GIVEN EXERCISE => Go through the listing and copy every line word for word.

=-=-=

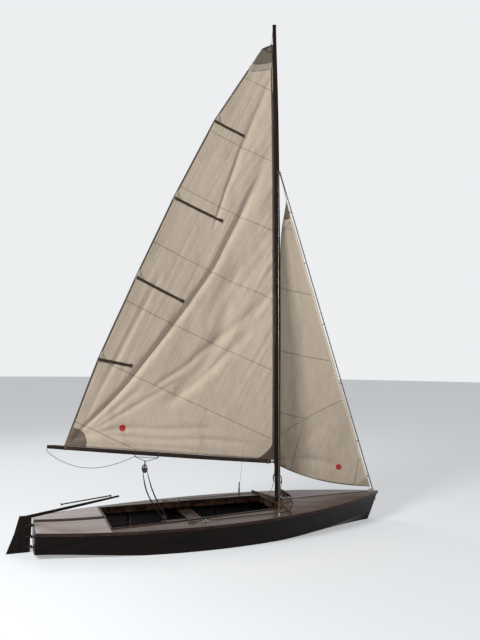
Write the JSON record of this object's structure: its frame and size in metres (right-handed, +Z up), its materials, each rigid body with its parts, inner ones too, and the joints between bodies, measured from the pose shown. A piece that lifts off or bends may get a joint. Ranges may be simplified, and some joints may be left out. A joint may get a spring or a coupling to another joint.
{
  "type": "wooden hard-chine sailing dinghy",
  "caption": "Decked wooden sailing dinghy afloat, with raked mast, stays, mainsail on a swinging boom, jib, steering rudder and lifting centreboard.",
  "frame": {"origin": "amidships on the centreline at the height of the water, on the mount waterline", "axes": "+X forward to the bow, +Y to port, +Z up"},
  "size_m": [5.3999, 1.6366, 8.0103],
  "materials": {
    "hull_mahogany": "gloss varnish",
    "deck_plywood": "gloss varnish",
    "inner_wood": "satin varnish",
    "spar_wood": "satin varnish",
    "sailcloth": "cotton-coloured woven cloth",
    "rigging_steel": "brushed",
    "block_plastic": "matt",
    "headboard_plate": "dull"
  },
  "bodies": {
    "hull": {"bottom_port": "hull_mahogany", "side_port": "hull_mahogany", "bottom_starboard": "hull_mahogany", "side_starboard": "hull_mahogany", "transom": "hull_mahogany", "stem": "hull_mahogany", "keel": "hull_mahogany", "coaming": "hull_mahogany", "mast": "spar_wood", "foredeck_port": "deck_plywood", "foredeck_starboard": "deck_plywood", "side_deck_port": "deck_plywood", "side_deck_starboard": "deck_plywood", "afterdeck_port": "deck_plywood", "afterdeck_starboard": "deck_plywood", "afterdeck_kingplank": "hull_mahogany", "foredeck_ridge": "hull_mahogany", "mast_collar": "hull_mahogany", "breakwater": "inner_wood", "rub_rail_port": "hull_mahogany", "rub_rail_starboard": "hull_mahogany", "aft_bulkhead": "inner_wood", "fore_bulkhead": "inner_wood", "frames": "inner_wood", "mast_step": "inner_wood", "centreboard_case": "inner_wood", "thwart": "inner_wood", "floorboards": "inner_wood", "mast_fittings": "rigging_steel", "lower_block": "block_plastic", "forestay": "rigging_steel", "chainplates": "rigging_steel", "shroud_port": "rigging_steel", "shroud_starboard": "rigging_steel", "stem_fitting": "rigging_steel", "bow_eye": "rigging_steel", "jib": "sailcloth", "jib_hanks": "rigging_steel", "mast_cleats": "block_plastic", "sheet_leads": "block_plastic", "gudgeons": "rigging_steel"},
    "boom": {"boom": "spar_wood", "boom_fittings": "rigging_steel", "upper_block": "block_plastic", "mainsail": "sailcloth", "battens": "spar_wood", "headboard": "headboard_plate"},
    "rudder": {"rudder_blade": "hull_mahogany", "rudder_cheeks": "hull_mahogany", "pintles": "rigging_steel", "tiller": "spar_wood", "tiller_extension": "rigging_steel"},
    "centreboard": {"centreboard": "hull_mahogany"}
  },
  "joints": [
    {"name": "boom_swing", "type": "hinge", "parent": "hull", "child": "boom", "pos_m": [0.7435, 0, 0.932], "axis": [-0.0145, 0, 0.9999], "range_deg": [-58, 58]},
    {"name": "rudder_steer", "type": "hinge", "parent": "hull", "child": "rudder", "pos_m": [-2.524, 0, 0.178], "axis": [0, 0, 1], "range_deg": [-38, 38]},
    {"name": "centreboard_pivot", "type": "hinge", "parent": "hull", "child": "centreboard", "pos_m": [0.33, 0, -0.06], "axis": [0, -1, 0], "range_deg": [0, 60]}
  ]
}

=-=-=

ANSWER TO THE TASK =>
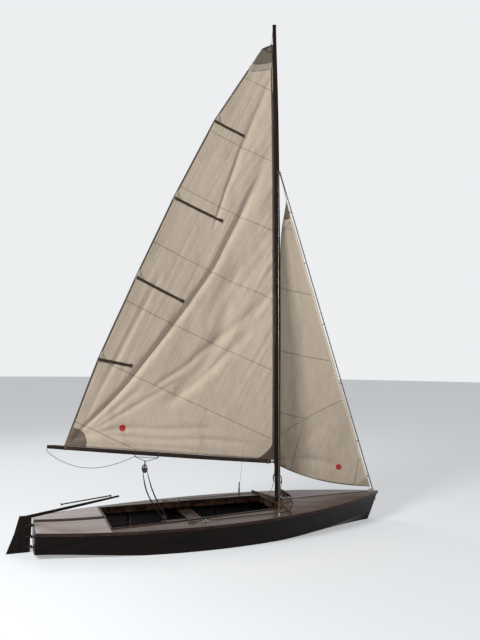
Write the JSON record of this object's structure: its frame and size in metres (right-handed, +Z up), its materials, each rigid body with its parts, inner ones too, and the joints between bodies, measured from the pose shown. A piece that lifts off or bends may get a joint. Ranges may be simplified, and some joints may be left out. A joint may get a spring or a coupling to another joint.
{
  "type": "wooden hard-chine sailing dinghy",
  "caption": "Decked wooden sailing dinghy afloat, with raked mast, stays, mainsail on a swinging boom, jib, steering rudder and lifting centreboard.",
  "frame": {"origin": "amidships on the centreline at the height of the water, on the mount waterline", "axes": "+X forward to the bow, +Y to port, +Z up"},
  "size_m": [5.3999, 1.6366, 8.0103],
  "materials": {
    "hull_mahogany": "gloss varnish",
    "deck_plywood": "gloss varnish",
    "inner_wood": "satin varnish",
    "spar_wood": "satin varnish",
    "sailcloth": "cotton-coloured woven cloth",
    "rigging_steel": "brushed",
    "block_plastic": "matt",
    "headboard_plate": "dull"
  },
  "bodies": {
    "hull": {"bottom_port": "hull_mahogany", "side_port": "hull_mahogany", "bottom_starboard": "hull_mahogany", "side_starboard": "hull_mahogany", "transom": "hull_mahogany", "stem": "hull_mahogany", "keel": "hull_mahogany", "coaming": "hull_mahogany", "mast": "spar_wood", "foredeck_port": "deck_plywood", "foredeck_starboard": "deck_plywood", "side_deck_port": "deck_plywood", "side_deck_starboard": "deck_plywood", "afterdeck_port": "deck_plywood", "afterdeck_starboard": "deck_plywood", "afterdeck_kingplank": "hull_mahogany", "foredeck_ridge": "hull_mahogany", "mast_collar": "hull_mahogany", "breakwater": "inner_wood", "rub_rail_port": "hull_mahogany", "rub_rail_starboard": "hull_mahogany", "aft_bulkhead": "inner_wood", "fore_bulkhead": "inner_wood", "frames": "inner_wood", "mast_step": "inner_wood", "centreboard_case": "inner_wood", "thwart": "inner_wood", "floorboards": "inner_wood", "mast_fittings": "rigging_steel", "lower_block": "block_plastic", "forestay": "rigging_steel", "chainplates": "rigging_steel", "shroud_port": "rigging_steel", "shroud_starboard": "rigging_steel", "stem_fitting": "rigging_steel", "bow_eye": "rigging_steel", "jib": "sailcloth", "jib_hanks": "rigging_steel", "mast_cleats": "block_plastic", "sheet_leads": "block_plastic", "gudgeons": "rigging_steel"},
    "boom": {"boom": "spar_wood", "boom_fittings": "rigging_steel", "upper_block": "block_plastic", "mainsail": "sailcloth", "battens": "spar_wood", "headboard": "headboard_plate"},
    "rudder": {"rudder_blade": "hull_mahogany", "rudder_cheeks": "hull_mahogany", "pintles": "rigging_steel", "tiller": "spar_wood", "tiller_extension": "rigging_steel"},
    "centreboard": {"centreboard": "hull_mahogany"}
  },
  "joints": [
    {"name": "boom_swing", "type": "hinge", "parent": "hull", "child": "boom", "pos_m": [0.7435, 0, 0.932], "axis": [-0.0145, 0, 0.9999], "range_deg": [-58, 58]},
    {"name": "rudder_steer", "type": "hinge", "parent": "hull", "child": "rudder", "pos_m": [-2.524, 0, 0.178], "axis": [0, 0, 1], "range_deg": [-38, 38]},
    {"name": "centreboard_pivot", "type": "hinge", "parent": "hull", "child": "centreboard", "pos_m": [0.33, 0, -0.06], "axis": [0, -1, 0], "range_deg": [0, 60]}
  ]
}